SET TASK: The material below holds a span beginning at the line with "const flyingDisc = new THREE.Group();" and ending at the line with "obj.matrix_parent_inverse = Matrix.Identity(4)". Quote that span exactly, both ends included, and only that span.

DATA SHOWN:
* start *
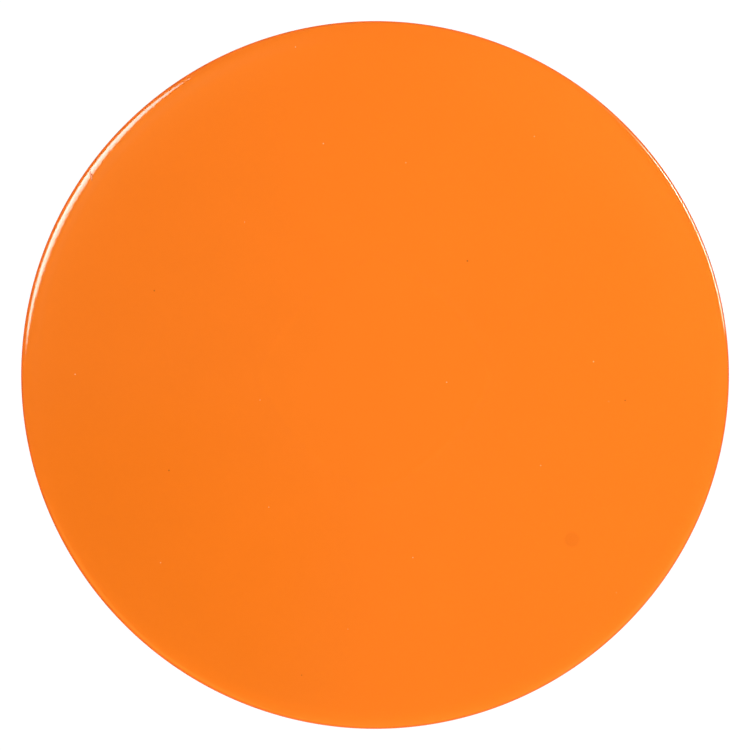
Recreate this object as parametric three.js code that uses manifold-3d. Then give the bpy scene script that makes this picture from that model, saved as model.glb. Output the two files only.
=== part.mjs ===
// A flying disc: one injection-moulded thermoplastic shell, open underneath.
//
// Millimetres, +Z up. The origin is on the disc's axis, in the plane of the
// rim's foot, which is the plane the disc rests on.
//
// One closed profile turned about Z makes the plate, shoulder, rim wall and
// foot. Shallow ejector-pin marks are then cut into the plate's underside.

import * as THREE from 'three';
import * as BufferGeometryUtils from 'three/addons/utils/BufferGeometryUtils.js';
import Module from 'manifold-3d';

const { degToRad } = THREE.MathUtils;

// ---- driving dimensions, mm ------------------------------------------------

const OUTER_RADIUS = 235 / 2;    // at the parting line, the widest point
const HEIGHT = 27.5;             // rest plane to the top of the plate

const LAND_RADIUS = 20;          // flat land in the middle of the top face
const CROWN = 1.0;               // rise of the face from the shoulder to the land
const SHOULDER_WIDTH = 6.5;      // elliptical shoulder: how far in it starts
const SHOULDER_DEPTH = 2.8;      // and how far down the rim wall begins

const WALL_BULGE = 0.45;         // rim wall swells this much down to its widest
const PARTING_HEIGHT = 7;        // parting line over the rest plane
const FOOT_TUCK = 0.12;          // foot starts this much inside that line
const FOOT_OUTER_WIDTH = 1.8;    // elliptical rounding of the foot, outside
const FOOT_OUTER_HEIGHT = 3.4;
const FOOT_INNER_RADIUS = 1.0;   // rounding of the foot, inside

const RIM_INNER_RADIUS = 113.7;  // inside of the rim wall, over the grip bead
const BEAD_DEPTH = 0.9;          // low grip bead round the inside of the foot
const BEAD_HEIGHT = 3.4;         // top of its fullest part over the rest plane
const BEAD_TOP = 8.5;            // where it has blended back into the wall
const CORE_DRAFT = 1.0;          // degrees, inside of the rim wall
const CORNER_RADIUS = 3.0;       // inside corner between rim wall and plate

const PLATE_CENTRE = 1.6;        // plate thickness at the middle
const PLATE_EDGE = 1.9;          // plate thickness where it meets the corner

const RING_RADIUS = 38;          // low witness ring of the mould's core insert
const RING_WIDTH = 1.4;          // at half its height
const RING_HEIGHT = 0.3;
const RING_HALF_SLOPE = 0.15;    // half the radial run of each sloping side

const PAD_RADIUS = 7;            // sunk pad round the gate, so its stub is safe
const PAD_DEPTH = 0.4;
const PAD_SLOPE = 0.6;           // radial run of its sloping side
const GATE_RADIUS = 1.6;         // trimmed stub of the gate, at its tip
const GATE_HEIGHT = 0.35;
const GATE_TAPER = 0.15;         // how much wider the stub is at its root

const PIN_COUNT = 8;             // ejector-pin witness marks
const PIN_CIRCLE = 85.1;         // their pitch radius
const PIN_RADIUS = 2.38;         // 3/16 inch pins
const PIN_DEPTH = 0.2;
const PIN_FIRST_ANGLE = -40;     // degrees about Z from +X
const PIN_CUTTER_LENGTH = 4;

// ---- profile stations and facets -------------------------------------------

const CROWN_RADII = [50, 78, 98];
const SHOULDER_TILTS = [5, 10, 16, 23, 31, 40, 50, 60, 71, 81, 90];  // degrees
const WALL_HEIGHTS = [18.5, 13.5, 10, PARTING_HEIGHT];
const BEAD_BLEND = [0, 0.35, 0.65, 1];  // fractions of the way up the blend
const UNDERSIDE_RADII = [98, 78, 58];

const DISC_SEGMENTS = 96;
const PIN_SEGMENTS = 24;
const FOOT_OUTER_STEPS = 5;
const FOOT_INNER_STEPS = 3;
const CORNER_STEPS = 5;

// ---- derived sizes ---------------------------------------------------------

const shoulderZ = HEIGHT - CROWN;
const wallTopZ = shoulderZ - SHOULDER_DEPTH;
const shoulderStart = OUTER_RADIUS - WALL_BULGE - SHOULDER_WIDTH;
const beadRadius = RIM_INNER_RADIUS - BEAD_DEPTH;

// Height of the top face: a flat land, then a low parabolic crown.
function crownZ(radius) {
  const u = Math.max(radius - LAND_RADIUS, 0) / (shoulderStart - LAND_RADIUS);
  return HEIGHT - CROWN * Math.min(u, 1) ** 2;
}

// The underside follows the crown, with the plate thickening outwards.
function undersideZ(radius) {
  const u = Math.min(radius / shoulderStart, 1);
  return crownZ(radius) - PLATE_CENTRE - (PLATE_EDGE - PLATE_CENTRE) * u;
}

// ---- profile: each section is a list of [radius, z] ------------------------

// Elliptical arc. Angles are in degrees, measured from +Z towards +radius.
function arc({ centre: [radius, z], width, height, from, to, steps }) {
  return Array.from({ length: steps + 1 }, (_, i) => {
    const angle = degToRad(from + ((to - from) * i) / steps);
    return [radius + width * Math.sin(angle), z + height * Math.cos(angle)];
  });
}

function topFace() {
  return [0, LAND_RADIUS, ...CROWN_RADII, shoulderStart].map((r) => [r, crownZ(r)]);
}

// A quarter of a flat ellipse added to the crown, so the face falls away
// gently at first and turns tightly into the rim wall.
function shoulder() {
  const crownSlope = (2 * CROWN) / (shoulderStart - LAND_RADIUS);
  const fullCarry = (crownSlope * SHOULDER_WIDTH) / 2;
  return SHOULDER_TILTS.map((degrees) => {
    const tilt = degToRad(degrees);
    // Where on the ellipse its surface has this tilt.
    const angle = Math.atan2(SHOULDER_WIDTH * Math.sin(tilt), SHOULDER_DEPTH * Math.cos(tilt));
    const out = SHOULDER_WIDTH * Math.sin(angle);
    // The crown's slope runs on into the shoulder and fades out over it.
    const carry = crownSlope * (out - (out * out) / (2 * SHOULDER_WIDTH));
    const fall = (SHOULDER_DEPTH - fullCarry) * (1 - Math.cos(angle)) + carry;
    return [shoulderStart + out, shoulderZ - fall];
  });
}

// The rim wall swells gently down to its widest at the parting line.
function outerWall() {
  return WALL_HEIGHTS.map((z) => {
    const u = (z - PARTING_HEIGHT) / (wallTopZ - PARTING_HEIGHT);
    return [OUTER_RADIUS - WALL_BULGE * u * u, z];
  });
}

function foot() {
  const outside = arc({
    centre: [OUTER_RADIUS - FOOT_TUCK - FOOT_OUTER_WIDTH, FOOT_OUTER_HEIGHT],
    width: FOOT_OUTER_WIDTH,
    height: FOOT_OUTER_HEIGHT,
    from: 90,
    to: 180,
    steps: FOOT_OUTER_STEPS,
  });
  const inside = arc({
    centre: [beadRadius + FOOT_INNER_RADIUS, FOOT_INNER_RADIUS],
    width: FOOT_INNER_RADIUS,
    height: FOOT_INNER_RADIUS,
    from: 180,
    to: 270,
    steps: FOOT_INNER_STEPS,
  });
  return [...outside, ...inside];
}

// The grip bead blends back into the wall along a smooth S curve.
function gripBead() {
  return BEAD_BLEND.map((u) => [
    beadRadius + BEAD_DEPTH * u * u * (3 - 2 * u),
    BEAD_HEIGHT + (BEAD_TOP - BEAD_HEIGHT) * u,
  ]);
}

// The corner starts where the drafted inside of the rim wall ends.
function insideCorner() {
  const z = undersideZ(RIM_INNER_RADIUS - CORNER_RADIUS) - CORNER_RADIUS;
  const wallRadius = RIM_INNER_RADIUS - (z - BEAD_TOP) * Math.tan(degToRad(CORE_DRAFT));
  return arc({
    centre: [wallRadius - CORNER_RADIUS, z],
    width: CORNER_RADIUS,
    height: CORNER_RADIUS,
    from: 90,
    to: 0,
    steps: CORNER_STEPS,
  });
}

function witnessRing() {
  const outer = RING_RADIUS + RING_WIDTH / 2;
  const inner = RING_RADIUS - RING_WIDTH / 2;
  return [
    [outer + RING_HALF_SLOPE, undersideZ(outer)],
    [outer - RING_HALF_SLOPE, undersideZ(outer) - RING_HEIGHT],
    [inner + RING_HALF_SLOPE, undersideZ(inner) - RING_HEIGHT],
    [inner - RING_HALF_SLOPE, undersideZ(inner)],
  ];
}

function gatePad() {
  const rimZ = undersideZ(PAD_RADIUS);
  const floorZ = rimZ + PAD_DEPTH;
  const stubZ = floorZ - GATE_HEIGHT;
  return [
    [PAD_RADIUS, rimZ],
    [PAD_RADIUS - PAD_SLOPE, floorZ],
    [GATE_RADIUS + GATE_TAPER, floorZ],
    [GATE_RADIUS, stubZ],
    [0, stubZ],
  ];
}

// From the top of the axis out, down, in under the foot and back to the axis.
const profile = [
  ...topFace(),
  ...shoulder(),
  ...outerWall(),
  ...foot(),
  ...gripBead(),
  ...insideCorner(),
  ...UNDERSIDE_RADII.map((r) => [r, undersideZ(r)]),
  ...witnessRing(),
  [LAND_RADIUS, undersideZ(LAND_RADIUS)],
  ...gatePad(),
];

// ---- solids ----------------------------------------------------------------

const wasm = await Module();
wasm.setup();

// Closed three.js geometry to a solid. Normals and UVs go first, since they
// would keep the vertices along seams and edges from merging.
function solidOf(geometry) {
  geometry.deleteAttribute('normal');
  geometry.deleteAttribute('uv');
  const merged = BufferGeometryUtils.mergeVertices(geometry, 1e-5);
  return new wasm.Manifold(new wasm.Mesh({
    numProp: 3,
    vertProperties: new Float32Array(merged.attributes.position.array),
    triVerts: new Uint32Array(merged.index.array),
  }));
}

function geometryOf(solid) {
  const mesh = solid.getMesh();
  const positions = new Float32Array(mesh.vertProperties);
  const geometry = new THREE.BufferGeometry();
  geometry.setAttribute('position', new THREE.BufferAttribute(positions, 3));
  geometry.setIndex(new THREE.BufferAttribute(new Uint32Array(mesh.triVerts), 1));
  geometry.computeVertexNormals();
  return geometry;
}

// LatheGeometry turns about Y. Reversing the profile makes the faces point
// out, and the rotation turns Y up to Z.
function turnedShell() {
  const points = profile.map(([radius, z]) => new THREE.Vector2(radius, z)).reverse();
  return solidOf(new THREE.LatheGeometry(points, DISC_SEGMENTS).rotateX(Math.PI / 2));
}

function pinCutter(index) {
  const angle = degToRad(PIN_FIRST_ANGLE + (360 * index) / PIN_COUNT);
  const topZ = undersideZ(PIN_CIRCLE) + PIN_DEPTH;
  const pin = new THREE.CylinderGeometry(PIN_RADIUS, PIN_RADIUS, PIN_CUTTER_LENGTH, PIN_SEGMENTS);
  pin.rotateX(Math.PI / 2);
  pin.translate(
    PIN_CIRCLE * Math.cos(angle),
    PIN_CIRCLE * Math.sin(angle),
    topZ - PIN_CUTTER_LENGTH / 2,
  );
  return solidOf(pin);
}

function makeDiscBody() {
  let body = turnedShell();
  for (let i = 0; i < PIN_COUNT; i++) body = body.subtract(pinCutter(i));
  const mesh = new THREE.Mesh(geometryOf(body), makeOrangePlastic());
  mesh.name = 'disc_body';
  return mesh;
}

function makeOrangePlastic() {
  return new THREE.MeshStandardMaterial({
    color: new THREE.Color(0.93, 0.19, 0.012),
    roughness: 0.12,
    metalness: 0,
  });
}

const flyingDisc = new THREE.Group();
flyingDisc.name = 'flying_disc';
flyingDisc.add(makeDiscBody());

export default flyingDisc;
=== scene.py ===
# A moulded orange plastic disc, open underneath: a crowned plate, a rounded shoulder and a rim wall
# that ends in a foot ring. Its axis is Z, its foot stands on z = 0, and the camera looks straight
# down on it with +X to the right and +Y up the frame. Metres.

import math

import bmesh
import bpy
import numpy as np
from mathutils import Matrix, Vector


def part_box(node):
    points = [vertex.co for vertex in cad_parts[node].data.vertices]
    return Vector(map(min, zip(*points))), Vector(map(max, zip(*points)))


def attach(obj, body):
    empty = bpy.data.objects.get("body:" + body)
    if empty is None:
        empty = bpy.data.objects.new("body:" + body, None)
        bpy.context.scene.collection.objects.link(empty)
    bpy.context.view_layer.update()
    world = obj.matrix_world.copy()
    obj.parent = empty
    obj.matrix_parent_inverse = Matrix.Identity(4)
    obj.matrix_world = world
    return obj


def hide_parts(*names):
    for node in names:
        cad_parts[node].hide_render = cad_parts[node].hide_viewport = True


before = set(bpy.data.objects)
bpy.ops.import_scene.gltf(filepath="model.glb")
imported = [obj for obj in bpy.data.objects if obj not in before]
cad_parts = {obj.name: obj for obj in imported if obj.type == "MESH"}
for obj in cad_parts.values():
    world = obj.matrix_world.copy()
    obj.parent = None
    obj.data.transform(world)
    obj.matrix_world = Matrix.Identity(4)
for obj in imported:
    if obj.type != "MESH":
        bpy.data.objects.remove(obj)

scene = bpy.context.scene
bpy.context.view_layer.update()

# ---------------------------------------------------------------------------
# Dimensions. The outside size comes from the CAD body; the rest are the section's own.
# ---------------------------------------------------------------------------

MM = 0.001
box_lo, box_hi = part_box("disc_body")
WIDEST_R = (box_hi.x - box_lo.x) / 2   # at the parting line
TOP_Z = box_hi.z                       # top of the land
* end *
EXERCISE SOLUTION:
const flyingDisc = new THREE.Group();
flyingDisc.name = 'flying_disc';
flyingDisc.add(makeDiscBody());

export default flyingDisc;
=== scene.py ===
# A moulded orange plastic disc, open underneath: a crowned plate, a rounded shoulder and a rim wall
# that ends in a foot ring. Its axis is Z, its foot stands on z = 0, and the camera looks straight
# down on it with +X to the right and +Y up the frame. Metres.

import math

import bmesh
import bpy
import numpy as np
from mathutils import Matrix, Vector


def part_box(node):
    points = [vertex.co for vertex in cad_parts[node].data.vertices]
    return Vector(map(min, zip(*points))), Vector(map(max, zip(*points)))


def attach(obj, body):
    empty = bpy.data.objects.get("body:" + body)
    if empty is None:
        empty = bpy.data.objects.new("body:" + body, None)
        bpy.context.scene.collection.objects.link(empty)
    bpy.context.view_layer.update()
    world = obj.matrix_world.copy()
    obj.parent = empty
    obj.matrix_parent_inverse = Matrix.Identity(4)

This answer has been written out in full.